Upshaw wants to expand the pool of revenues from which the players are paid, calling the new pool "total football revenues." The owners have agreed to do that, but the two sides have been unable to agree on what percentage of that expanded revenue pool should go to the players. Upshaw said the owners have offered to set the cap at 57 percent of total football revenues but that, he said, would not represent a raise for the players.
"They've taken the concept of designated gross revenue and changed it to total football revenue and basically come up with the same amount they're paying the players now," Upshaw said. "They have not made a proposal to us since we started this whole process. All they say is, 'We reject whatever you want.' Then they say what we want is too much. . . . Once we get to March 2006, when the league calendar starts, as far as we're concerned there's no need to make a deal. If that's what they want, we'll go there too."

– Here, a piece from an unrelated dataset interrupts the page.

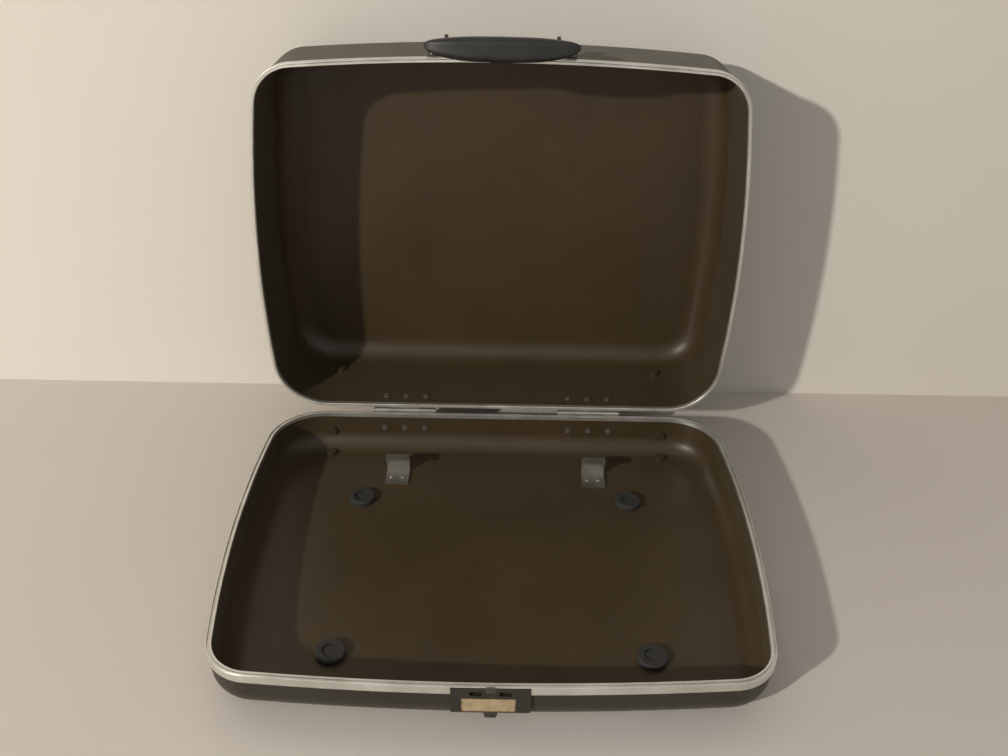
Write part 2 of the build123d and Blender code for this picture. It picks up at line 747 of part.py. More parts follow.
def make_base():
    """Every piece of the base, placed with the case shut."""
    outer = base_tub()
    inner = mirror(
        tub(band_thickness + base_wall, base_height - base_wall, base_edge_radius - base_wall), about=Plane.XY
    )
    rim_cut = block(span(0, 2 * case_width), cut_depth, (-head_height, cut_margin))
    slab = Pos(0, 0, -band_height) * extrude(outline(0), amount=band_height)
    slab = fillet(slab.faces().sort_by(Axis.Z)[-1].edges(), rim_rounding)
    valance = slab - Pos(0, 0, -band_height - 1) * extrude(
        outline(band_thickness), amount=band_height + 1 - head_height
    )
    valance -= Pos(0, 0, -head_height - 1) * extrude(outline(head_width(base_wall)), amount=head_height + 2)
    valance -= ring(groove_inset, groove_inset + groove_width, -groove_depth, 1)
    valance -= strike_recess()

    shell = outer - inner
    shell += (foot_bosses() + glide_posts(-base_glide_drop, base_wall)) & outer
    boss_front = front_wall(0) + base_wall / 2
    boss = block(
        span(0, spring_boss_width), (boss_front, boss_front + base_wall / 2 + spring_boss_depth),
        (-slide_lug_drop - 4 * slide_thickness, 2 * slide_thickness - spring_channel_top),
    )
    shell += boss & outer
    shell -= rim_cut
    groove = block(
        span(0, slide_tab_width + 2 * slide_clearance), (front_y - 1, slide_back + slide_clearance),
        (-base_height / 2 - slide_tab_height, 1),
    )
    channel_low = -slide_lug_drop - slide_thickness - stop_clearance
    channel = block(
        span(0, slide_lug_width + 4 * slide_clearance), (slide_back - 1, channel_back),
        (channel_low, -spring_channel_top),
    )
    slot_low = -strike_top - slot_drop - slot_height
    pockets = [
        block(span(side * slot_spacing / 2, slot_width), (strike_inner, strike_inner + tongue_reach + 0.5),
              (slot_low, slot_low + slot_height))
        for side in (-1, 1)
    ]
    window = block(
        span(0, slide_notch), (slide_back - 1, slide_back + slide_hook_reach),
        (hook_top - slide_thickness - slide_clearance, hook_top + slide_travel + stop_clearance),
    )
    shell -= groove + channel + window + pockets
    leaf_rivets = [point for centre in hinge_centres for point in leaf_rivet_points(centre, -1)]
    hook_rivets = hook_rivet_points(-1) + hook_rivet_points(1)
    leaf_grip = leaf_back - back_wall(leaf_rivet_rise) + base_wall
    strike_grip = front_wall(strike_rivet_drop) + base_wall - strike_inner
    shell -= rivet_holes(leaf_rivets, (0, -1, 0), cut_margin)
    shell -= rivet_holes(hook_rivets, (0, 0, -1), cut_margin)
    shell -= foot_shanks(0.01) + glide_shanks(-base_glide_drop, 0.01)
    strike_pins = rods(strike_rivet_points, (0, 1, 0), rivet_radius, strike_grip + rivet_head_height)
    shell -= strike_pins

    plate = strike_plate(valance)
    heads = [(x, y + strike_grip, z) for x, y, z in strike_rivet_points]
    pieces = {
        "base_shell": shell,
        "base_valance": valance,
        "strike_plate": plate,
        "strike_rivets": strike_pins + rods(heads, (0, 1, 0), rivet_head_radius, rivet_head_height) - shell,
        "label_card": label_card(),
        "release_slide": release_slide(),
        "release_spring": release_spring(),
        "rubber_feet": foot_pads(outer),
        "foot_screws": foot_screws(),
        "base_glides": glides(-base_glide_drop, outer),
        "base_glide_screws": glide_screws(-base_glide_drop),
        "hinge_pins": hinge_pins(),
        "machine_pads": machine_pads(),
    }
    leaves = []
    for name, centre in zip(("left", "right"), hinge_centres):
        leaves.append(base_leaf(centre, outer))
        pieces[f"base_hinge_leaf_{name}"] = leaves[-1]
    pieces["base_hinge_rivets"] = rivets(leaf_rivets, (0, -1, 0), leaf_grip, [shell, *leaves])
    hooks = []
    for name, side in (("left", -1), ("right", 1)):
        hooks.append(machine_hook(side))
        pieces[f"machine_hook_{name}"] = hooks[-1]
    pieces["machine_hook_rivets"] = rivets(hook_rivets, (0, 0, -1), hook_sheet + base_wall, [shell, *hooks])
    return pieces


def make_lid():
    """Every piece carried by the lid, placed with the case shut."""
    outer = lid_tub()
    inner = tub(band_thickness + lid_wall, lid_height - lid_wall, lid_edge_radius - lid_wall)
    seat = head_height + parting_gap
    rim_cut = block(span(0, 2 * case_width), cut_depth, (-cut_margin, seat))
    slab = Pos(0, 0, parting_gap) * extrude(outline(0), amount=band_height)
    slab = fillet(slab.faces().sort_by(Axis.Z)[0].edges(), rim_rounding)
    valance = slab - Pos(0, 0, seat) * extrude(outline(band_thickness), amount=band_height)
    valance -= Pos(0, 0, -1) * extrude(outline(head_width(lid_wall)), amount=seat + 2)
    tongue_outer = groove_inset + tongue_clearance
    tongue_inner = groove_inset + groove_width - tongue_clearance
    valance -= ring(tongue_outer - relief_width, tongue_outer, -1, parting_gap + relief_width * 3)
    valance += ring(tongue_outer, tongue_inner, -groove_depth + tongue_clearance * 2, seat)

    shell = outer - inner
    shell += glide_posts(lid_glide_rise, lid_wall) & outer
    shell -= rim_cut + glide_shanks(lid_glide_rise, 0.01)
    leaf_rivets = [point for centre in hinge_centres for point in leaf_rivet_points(centre, 1)]
    bracket_rivets = bracket_rivet_points(-1) + bracket_rivet_points(1)
    shell -= rivet_holes(leaf_rivets, (0, -1, 0), cut_margin)
    shell -= rivet_holes(bracket_rivets + latch_rivet_points, (0, 1, 0), cut_margin)
    leaf_grip = leaf_back - back_wall(leaf_rivet_rise) + lid_wall
    plate = latch_plate(outer)
    latch_grip = latch_plate_thickness + lid_wall
    pieces = {
        "lid_shell": shell,
        "lid_valance": valance,
        "lid_glides": glides(lid_glide_rise, outer),
        "lid_glide_screws": glide_screws(lid_glide_rise),
        "latch_plate": plate,
        "latch_rivets": rivets(latch_rivet_points, (0, 1, 0), latch_grip, [shell, plate]),
        "latch_rod": latch_rod(),
        "latch_spring": latch_spring(),
        "latch_hasp": latch_hasp(),
        "handle_pins": handle_pins(),
    }
    leaves = []
    for name, centre in zip(("left", "right"), hinge_centres):
        leaves.append(lid_leaf(centre, outer))
        pieces[f"lid_hinge_leaf_{name}"] = leaves[-1]
    pieces["lid_hinge_rivets"] = rivets(leaf_rivets, (0, -1, 0), leaf_grip, [shell, *leaves])
    brackets = []
    for name, side in (("left", -1), ("right", 1)):
        brackets.append(handle_bracket(side, outer, valance))
        pieces[f"handle_bracket_{name}"] = brackets[-1]
    pieces["handle_rivets"] = rivets(bracket_rivets, (0, 1, 0), bracket_flank + lid_wall, [shell, *brackets])
    inner_half, outer_half = grips()
    pieces["handle_strap"] = to_handle * strap()
    pieces["handle_screws"] = to_handle * handle_screws()
    pieces["handle_grip_inner"] = to_handle * inner_half
    pieces["handle_grip_outer"] = to_handle * outer_half
    return pieces


def write(pieces, place):
    for name, piece in pieces.items():
        export_step(place * piece, f"parts/{name}.step")


os.makedirs("parts", exist_ok=True)
write(make_base(), to_base)
write(make_lid(), to_lid)
print("hinge axis at", round(hinge_y, 3), rim_z)
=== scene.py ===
import math
import bpy
import bmesh
from mathutils import Matrix, Vector


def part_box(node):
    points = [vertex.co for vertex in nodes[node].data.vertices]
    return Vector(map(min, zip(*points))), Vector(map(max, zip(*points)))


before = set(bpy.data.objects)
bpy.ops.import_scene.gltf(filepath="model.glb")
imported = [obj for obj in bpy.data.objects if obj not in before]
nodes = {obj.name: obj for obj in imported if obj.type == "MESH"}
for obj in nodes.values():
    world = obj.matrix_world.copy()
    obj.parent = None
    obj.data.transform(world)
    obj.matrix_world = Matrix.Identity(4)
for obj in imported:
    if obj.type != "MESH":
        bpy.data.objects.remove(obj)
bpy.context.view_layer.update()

print("stage: frame loaded,", len(nodes), "nodes")


# camera, metres and radians

cameraSetup = {
    "place": (0.002368, -0.681465, 0.588779),
    "pitch": 0.55746,  # downwards from level
    "turn": 0.0053971,  # to the right of straight ahead
    "roll": 0.0204566,
    "lens": 34.568,
    "sensor": 36.0,
    "nearest": 0.02,
    "farthest": 30.0,
}


def makeCamera(setup):
    pitch, turn, roll = setup["pitch"], setup["turn"], setup["roll"]
    forward = math.cos(pitch)
    ahead = Vector((math.sin(turn) * forward, math.cos(turn) * forward, -math.sin(pitch)))
    level = Vector((math.cos(turn), -math.sin(turn), 0))
    upward = level.cross(ahead)
    right = math.cos(roll) * level + math.sin(roll) * upward
    top = math.cos(roll) * upward - math.sin(roll) * level
    data = bpy.data.cameras.new("camera")
    data.lens = setup["lens"]
    data.sensor_width = setup["sensor"]
    data.clip_start = setup["nearest"]
    data.clip_end = setup["farthest"]
    camera = bpy.data.objects.new("camera", data)
    axes = Matrix((right, top, -ahead)).transposed().to_4x4()
    camera.matrix_world = Matrix.Translation(setup["place"]) @ axes
    bpy.context.scene.collection.objects.link(camera)
    bpy.context.scene.camera = camera


makeCamera(cameraSetup)
bpy.context.scene.view_settings.view_transform = "Standard"


# helpers for node materials

def newMaterial(name):
    material = bpy.data.materials.new(name)
    material.use_nodes = True
    return material


def addNode(material, kind, **values):
    node = material.node_tree.nodes.new(kind)
    for key, value in values.items():
        setattr(node, key, value)
    return node


def join(material, source, target):
    material.node_tree.links.new(source, target)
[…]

Even knowledgeable observers differ on how ominous the tough talk surrounding the negotiations is. Smith College economist Andrew Zimbalist, a leading authority on the business of sports, said yesterday that the owners are facing "real issues" but he expects a settlement at some point.
"I think at the end of the day, the two sides are very reluctant to push this to the brink or over the brink," Zimbalist said. "It just makes no sense. But until you get to the brink, there is going to be jockeying and posturing."
Chicago-based sports consultant Marc Ganis said he attended the owners meeting this week and found "real pessimism" among the owners regarding the labor talks.
"They are girding for the uncapped year," Ganis said. "They're planning for it. It's getting to the point where the two sides are so entrenched that getting a deal will be very difficult."
Ganis said many owners are convinced that a season without a salary cap would not be the windfall for players' salaries that the union might envision. In an uncapped season, players would need six seasons of NFL experience instead of the usual four to be eligible for unrestricted free agency, and there no longer would be a minimum player payroll for teams.